■ DATASET EXTRACT ■
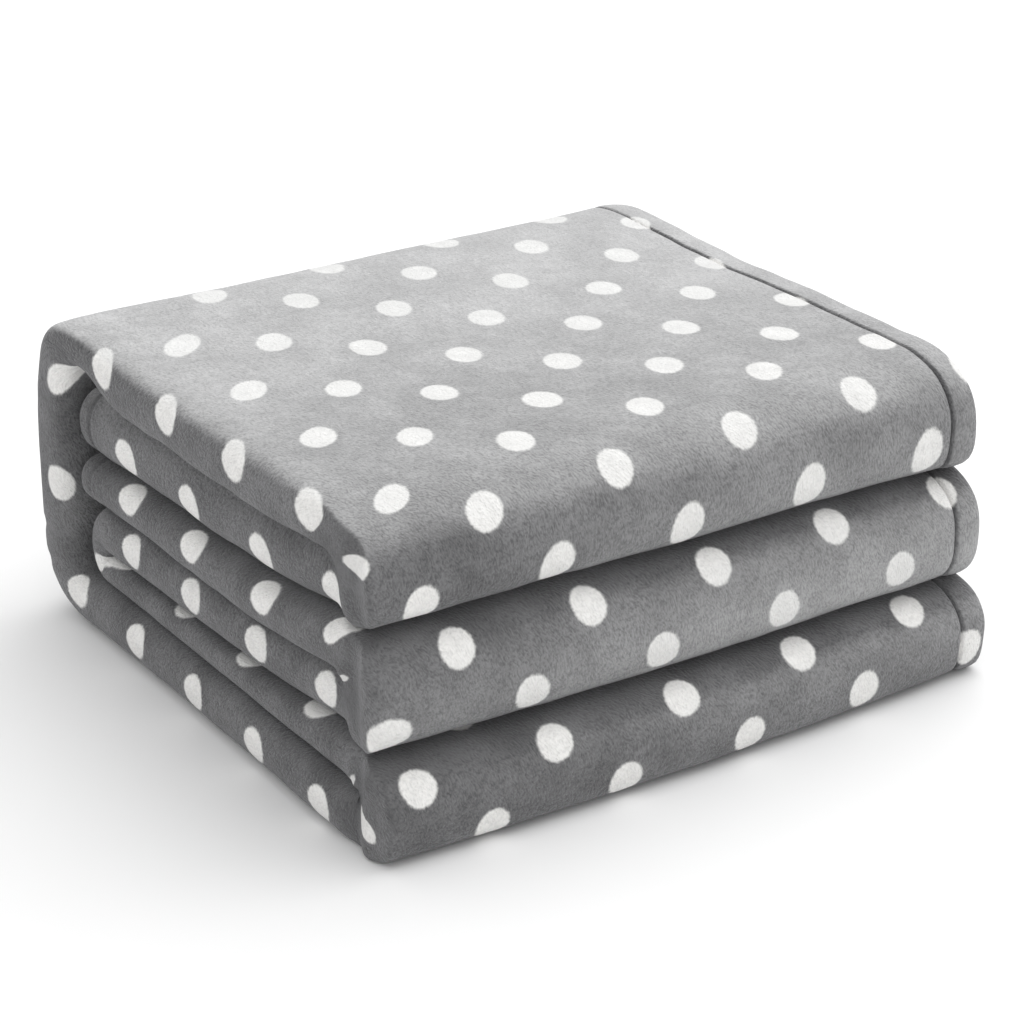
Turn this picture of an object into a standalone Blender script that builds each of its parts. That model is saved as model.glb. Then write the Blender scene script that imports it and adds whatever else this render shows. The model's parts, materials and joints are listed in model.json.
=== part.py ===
"""Fleece throw blanket, folded in quarters across its width and in six along its length.

The stack lies on a table: six flat lengths of four plies each, three round folds along the
front, one fold inside at the back, and a spine that wraps from the top length down to the
bottom one. The side hem runs up the right end and the end hems lie inside at the back.
Metres, +Z up, front at -Y, origin at the middle of the face that the stack rests on.
"""

import math

import bmesh
import bpy
from mathutils import Vector

# Folded size
STACK_WIDTH = 0.3175  # a quarter of the 1.27 m width of the throw
STACK_DEPTH = 0.295
LENGTH_THICKNESS = {  # four plies each, from the table up
    "bottom": 0.0305,
    "fifth": 0.0125,
    "fourth": 0.0220,
    "third": 0.0215,
    "second": 0.0255,
    "top": 0.0280,
}
CLEARANCE = 0.0003  # between cloth that touches

# Folds
FRONT_FOLD_DEPTH = 0.027  # how far a front fold swells past its flat lengths
FRONT_LEAN = {"bottom": 0.0, "middle": 0.003, "top": 0.006}  # set back of each front fold
INNER_FOLD_DEPTH = 0.016  # the fold at the back between the fourth and fifth lengths
SPINE_THICKNESS = 0.024
SPINE_BEND_RADIUS = 0.036  # outside radius where the spine turns into the flat lengths
INNER_END_SHARE = 0.5  # how far the ends inside the spine reach into its bends

# Hems and their stitching
SIDE_HEM_WIDTH = 0.0135
END_HEM_WIDTH = 0.015
HEM_GROOVE = 0.003  # radius of the two shoulders that the stitching lies between
HEM_EDGE_RADIUS = 0.008
END_HEM_RADIUS = 0.010
THREAD_RADIUS = 0.0005

# Left end, where all four plies turn back
ROUNDED_SHARE = 0.48  # of a length's thickness, on each of its two edges
FOLD_END_RADIUS = 0.011
ROUND_STEPS = 3
FOLD_STEPS = 12
BEND_STEPS = 6

LEFT = -STACK_WIDTH / 2
RIGHT = STACK_WIDTH / 2
HEM_START = RIGHT - SIDE_HEM_WIDTH
FRONT = -STACK_DEPTH / 2
BACK = STACK_DEPTH / 2
BEND_START = BACK - SPINE_BEND_RADIUS
INNER_BACK = BEND_START + (SPINE_BEND_RADIUS - SPINE_THICKNESS) * INNER_END_SHARE


def length_heights():
    """Lowest and highest point of each flat length."""
    heights = {}
    base = 0.0
    for name, thickness in LENGTH_THICKNESS.items():
        heights[name] = (base, base + thickness)
        base += thickness + CLEARANCE
    return heights


HEIGHTS = length_heights()
STACK_HEIGHT = HEIGHTS["top"][1]

# The spine swings about the middle of each bend, so that a bend keeps its cloth's length when
# it lies flat. The offset is the same from the back and from the resting face.
BEND_LENGTH = math.pi / 2 * (SPINE_BEND_RADIUS - SPINE_THICKNESS / 2)
AXIS_OFFSET = SPINE_BEND_RADIUS - BEND_LENGTH / 2
LOWER_AXIS = (0.0, BACK - AXIS_OFFSET, AXIS_OFFSET)
UPPER_AXIS = (0.0, BACK - AXIS_OFFSET, STACK_HEIGHT - AXIS_OFFSET)


def clear_scene():
    for thing in list(bpy.data.objects):
        bpy.data.objects.remove(thing, do_unlink=True)


def make_material(name, colour, roughness):
    material = bpy.data.materials.new(name)
    material.use_nodes = True
    shader = material.node_tree.nodes["Principled BSDF"]
    shader.inputs["Base Color"].default_value = (*colour, 1.0)
    shader.inputs["Roughness"].default_value = roughness
    shader.inputs["Metallic"].default_value = 0.0
    return material


def make_axis(name, place, parent=None, parent_place=(0.0, 0.0, 0.0)):
    axis = bpy.data.objects.new(name, None)
    bpy.context.collection.objects.link(axis)
    axis.parent = parent
    axis.location = [here - base for here, base in zip(place, parent_place)]
    return axis


def arc(centre, radii, start, end, steps):
    """Points (y, z) along an ellipse's arc, by angle in degrees from +Y towards +Z."""
    angles = [math.radians(start + (end - start) * i / steps) for i in range(steps + 1)]
    return [(centre[0] + radii[0] * math.cos(a), centre[1] + radii[1] * math.sin(a)) for a in angles]


def flat_outline(front, back, name):
    """A flat length seen from the right: its first and third sides are free."""
    low, high = HEIGHTS[name]
    return [(front, low), (back, low), (back, high), (front, high)], {1, 3}


def fold_outline(flat_side, depth, lower, upper, inset=0.0):
    """A half-ellipse fold that joins two lengths. A negative depth swells towards the front."""
    low, high = HEIGHTS[lower][0] + inset, HEIGHTS[upper][1] - inset
    centre = (flat_side, (low + high) / 2)
    swell = abs(depth) - inset
    if depth < 0:
        points = arc(centre, (swell, (high - low) / 2), 90, 270, FOLD_STEPS)
    else:
        points = arc(centre, (swell, (high - low) / 2), -90, 90, FOLD_STEPS)
    return points, {len(points) - 1}


def bend_outline(flat_name, at_top):
    """A quarter bend from a flat length into the spine. Its inside narrows to the spine."""
    radius = SPINE_BEND_RADIUS
    inside = (radius - SPINE_THICKNESS, radius - LENGTH_THICKNESS[flat_name])
    start = BEND_START + CLEARANCE
    outer = arc((start, radius), (radius - CLEARANCE, radius), -90, 0, BEND_STEPS)
    inner = arc((start, radius), (inside[0] - CLEARANCE, inside[1]), 0, -90, BEND_STEPS)
    points = outer + inner
    if at_top:
        points = [(y, STACK_HEIGHT - z) for y, z in reversed(points)]
    return points, {BEND_STEPS, len(points) - 1}


def spine_outline():
    low = SPINE_BEND_RADIUS + CLEARANCE
    high = STACK_HEIGHT - SPINE_BEND_RADIUS - CLEARANCE
    inside = BACK - SPINE_THICKNESS
    return [(inside, low), (BACK, low), (BACK, high), (inside, high)], {0, 2}


def end_hem_outline(name):
    """The hemmed free end of a length, rounded at the back."""
    low, high = HEIGHTS[name]
    radius = min(END_HEM_RADIUS, (high - low) / 2)
    start = INNER_BACK - END_HEM_WIDTH + CLEARANCE
    lower_turn = arc((INNER_BACK - radius, low + radius), (radius, radius), -90, 0, ROUND_STEPS)
    upper_turn = arc((INNER_BACK - radius, high - radius), (radius, radius), 0, 90, ROUND_STEPS)
    points = [(start, low)] + lower_turn + upper_turn + [(start, high)]
    return points, {len(points) - 1}


def add_slab(name, outline, seams, ends, rounding, material, parent, origin):
    """Extrude an outline along X and round the edges of both ends, but not along its seams."""
    mesh = bpy.data.meshes.new(name)
    shape = bmesh.new()
    rims = [[shape.verts.new((x, y, z)) for y, z in outline] for x in ends]
    count = len(outline)
    shape.faces.new(rims[0])
    shape.faces.new(list(reversed(rims[1])))
    for i in range(count):
        j = (i + 1) % count
        shape.faces.new((rims[0][j], rims[0][i], rims[1][i], rims[1][j]))
    bmesh.ops.recalc_face_normals(shape, faces=shape.faces)
    width = max(rounding)
    weights = shape.edges.layers.float.new("bevel_weight_edge")
    for rim, radius in zip(rims, rounding):
        for i in range(count):
            if i not in seams:
                edge = shape.edges.get((rim[i], rim[(i + 1) % count]))
                edge[weights] = radius / width
    for corner in shape.verts:
        corner.co -= Vector(origin)
    shape.to_mesh(mesh)
    shape.free()
    mesh.materials.append(material)
    slab = bpy.data.objects.new(name, mesh)
    bpy.context.collection.objects.link(slab)
    slab.parent = parent
    bevel = slab.modifiers.new("rounded_ends", "BEVEL")
    bevel.limit_method = "WEIGHT"
    bevel.width = width
    bevel.segments = ROUND_STEPS
    mesh.shade_smooth()
    mesh.set_sharp_from_angle(angle=math.radians(40))
    return slab


def thread_depth():
    """How far below the cloth's face the thread's middle lies between the two shoulders."""
    reach = HEM_GROOVE + THREAD_RADIUS + CLEARANCE
    return HEM_GROOVE - math.sqrt(reach**2 - (HEM_GROOVE + CLEARANCE / 2) ** 2)


def add_thread(name, points, material, parent, origin):
    """A stitched thread along points (y, z), in the groove between a length and its hem."""
    curve = bpy.data.curves.new(name, "CURVE")
    curve.dimensions = "3D"
    curve.bevel_depth = THREAD_RADIUS
    curve.bevel_resolution = 1
    curve.use_fill_caps = True
    line = curve.splines.new("POLY")
    line.points.add(len(points) - 1)
    for point, (y, z) in zip(line.points, points):
        point.co = (HEM_START - origin[0], y - origin[1], z - origin[2], 1.0)
    curve.materials.append(material)
    thread = bpy.data.objects.new(name, curve)
    bpy.context.collection.objects.link(thread)
    thread.parent = parent


def add_length(name, outline, seams, thickness, group, side_hem=True):
    """One folded length of the cloth, with its stretch of side hem at the right end."""
    parent, origin = group
    fleece, hem_fleece = bpy.data.materials["fleece"], bpy.data.materials["hem_fleece"]
    left_radius = min(FOLD_END_RADIUS, thickness * ROUNDED_SHARE)
    right_radius = min(HEM_EDGE_RADIUS, thickness * ROUNDED_SHARE)
    ends = (LEFT, HEM_START - CLEARANCE / 2)
    add_slab(name, outline, seams, ends, (left_radius, HEM_GROOVE), fleece, parent, origin)
    if side_hem:
        ends = (HEM_START + CLEARANCE / 2, RIGHT)
        rounding = (HEM_GROOVE, right_radius)
        add_slab(name + "_hem", outline, seams, ends, rounding, hem_fleece, parent, origin)


def add_end_hem(name, group):
    """The end hem across the free end of a length, the whole width of the stack."""
    parent, origin = group
    outline, seams = end_hem_outline(name)
    hem_fleece = bpy.data.materials["hem_fleece"]
    rounding = (END_HEM_RADIUS * 0.8, HEM_EDGE_RADIUS)
    add_slab(name + "_end_hem", outline, seams, (LEFT, RIGHT), rounding, hem_fleece, parent, origin)


def front_fold_side(band):
    return FRONT + FRONT_FOLD_DEPTH + FRONT_LEAN[band]


def add_front_fold(band, lower, upper, group):
    flat_side = front_fold_side(band) - CLEARANCE
    thread = bpy.data.materials["thread"]
    outline, seams = fold_outline(flat_side, -FRONT_FOLD_DEPTH + CLEARANCE, lower, upper)
    add_length(band + "_front_fold", outline, seams, LENGTH_THICKNESS[lower], group)
    line, _ = fold_outline(flat_side, -FRONT_FOLD_DEPTH + CLEARANCE, lower, upper, thread_depth())
    add_thread(band + "_front_fold_stitching", line, thread, *group)


def add_upper_stack(group):
    """The top and second lengths and the fold between them, which lift together."""
    front = front_fold_side("top")
    outline, seams = flat_outline(front, BEND_START, "top")
    add_length("top_length", outline, seams, LENGTH_THICKNESS["top"], group)
    height = STACK_HEIGHT - thread_depth()
    line = [(front, height), (BEND_START, height)]
    add_thread("top_length_stitching", line, bpy.data.materials["thread"], *group)
    outline, seams = flat_outline(front, INNER_BACK - END_HEM_WIDTH, "second")
    add_length("second_length", outline, seams, LENGTH_THICKNESS["second"], group)
    add_end_hem("second", group)
    add_front_fold("top", "second", "top", group)
    outline, seams = bend_outline("top", at_top=True)
    add_length("upper_back_bend", outline, seams, SPINE_THICKNESS, group)


def add_spine(group):
    outline, seams = spine_outline()
    add_length("spine", outline, seams, SPINE_THICKNESS, group)
    depth = BACK - thread_depth()
    line = [(depth, outline[1][1]), (depth, outline[2][1])]
    add_thread("spine_stitching", line, bpy.data.materials["thread"], *group)


def add_lower_stack(group):
    """The four lower lengths, their folds and the bend into the spine."""
    middle_front = front_fold_side("middle")
    bottom_front = front_fold_side("bottom")
    inner_back = INNER_BACK - INNER_FOLD_DEPTH
    spans = {
        "third": (middle_front, INNER_BACK - END_HEM_WIDTH),
        "fourth": (middle_front, inner_back),
        "fifth": (bottom_front, inner_back),
        "bottom": (bottom_front, BEND_START),
    }
    for name, (front, back) in spans.items():
        outline, seams = flat_outline(front, back, name)
        add_length(name + "_length", outline, seams, LENGTH_THICKNESS[name], group)
    add_end_hem("third", group)
    add_front_fold("middle", "fourth", "third", group)
    add_front_fold("bottom", "bottom", "fifth", group)
    flat_side = inner_back + CLEARANCE
    outline, seams = fold_outline(flat_side, INNER_FOLD_DEPTH - CLEARANCE, "fifth", "fourth")
    add_length("inner_back_fold", outline, seams, LENGTH_THICKNESS["fifth"], group)
    outline, seams = bend_outline("bottom", at_top=False)
    add_length("lower_back_bend", outline, seams, SPINE_THICKNESS, group)


clear_scene()
make_material("fleece", (0.36, 0.37, 0.38), 0.95)
make_material("hem_fleece", (0.30, 0.31, 0.32), 0.95)
make_material("thread", (0.22, 0.23, 0.24), 0.7)
lower_axis = make_axis("lower_spine_axis", LOWER_AXIS)
upper_axis = make_axis("upper_spine_axis", UPPER_AXIS, lower_axis, LOWER_AXIS)
add_lower_stack((None, (0.0, 0.0, 0.0)))
add_spine((lower_axis, LOWER_AXIS))
add_upper_stack((upper_axis, UPPER_AXIS))
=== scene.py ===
"""A folded fleece throw: its looks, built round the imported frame."""

import json
import math

import bpy
import numpy as np
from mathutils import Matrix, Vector


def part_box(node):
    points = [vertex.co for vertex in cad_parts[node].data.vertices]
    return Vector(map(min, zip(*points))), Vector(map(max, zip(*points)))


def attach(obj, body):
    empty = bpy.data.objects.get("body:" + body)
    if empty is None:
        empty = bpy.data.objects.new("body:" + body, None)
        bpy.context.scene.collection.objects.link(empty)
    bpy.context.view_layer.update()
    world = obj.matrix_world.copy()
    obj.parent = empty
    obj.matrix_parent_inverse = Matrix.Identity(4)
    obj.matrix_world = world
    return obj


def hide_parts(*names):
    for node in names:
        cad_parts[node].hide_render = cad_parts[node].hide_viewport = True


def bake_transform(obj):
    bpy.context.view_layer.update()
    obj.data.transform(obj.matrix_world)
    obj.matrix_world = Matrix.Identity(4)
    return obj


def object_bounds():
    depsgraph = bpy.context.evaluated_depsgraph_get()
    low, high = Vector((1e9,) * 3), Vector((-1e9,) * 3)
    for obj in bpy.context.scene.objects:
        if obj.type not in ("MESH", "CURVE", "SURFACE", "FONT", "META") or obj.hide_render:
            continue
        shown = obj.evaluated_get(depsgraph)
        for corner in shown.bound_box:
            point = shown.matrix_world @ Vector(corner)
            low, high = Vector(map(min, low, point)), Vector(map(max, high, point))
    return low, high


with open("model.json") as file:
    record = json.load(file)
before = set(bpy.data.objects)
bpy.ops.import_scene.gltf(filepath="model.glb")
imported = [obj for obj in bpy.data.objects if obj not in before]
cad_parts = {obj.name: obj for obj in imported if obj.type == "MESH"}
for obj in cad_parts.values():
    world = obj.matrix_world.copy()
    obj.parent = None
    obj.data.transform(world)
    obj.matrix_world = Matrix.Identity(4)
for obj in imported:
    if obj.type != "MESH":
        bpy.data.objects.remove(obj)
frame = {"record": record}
cad_box = [list(corner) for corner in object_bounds()]

# The throw: one cloth of double-faced fleece, 1.27 m by 1.78 m, folded in quarters across its width
# and then into six lengths. The lengths are pressed into a stack with only air between them. The
# frame gives their heights and the places of the folds, the free ends and the spine.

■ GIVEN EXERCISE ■
Extract, word for word, the line containing "UPPER_AXIS, lower_axis, LOWER_AXIS)", the line containing "if empty is", and every line between them.

■ EXERCISE ANSWER ■
upper_axis = make_axis("upper_spine_axis", UPPER_AXIS, lower_axis, LOWER_AXIS)
add_lower_stack((None, (0.0, 0.0, 0.0)))
add_spine((lower_axis, LOWER_AXIS))
add_upper_stack((upper_axis, UPPER_AXIS))
=== scene.py ===
"""A folded fleece throw: its looks, built round the imported frame."""

import json
import math

import bpy
import numpy as np
from mathutils import Matrix, Vector


def part_box(node):
    points = [vertex.co for vertex in cad_parts[node].data.vertices]
    return Vector(map(min, zip(*points))), Vector(map(max, zip(*points)))


def attach(obj, body):
    empty = bpy.data.objects.get("body:" + body)
    if empty is None:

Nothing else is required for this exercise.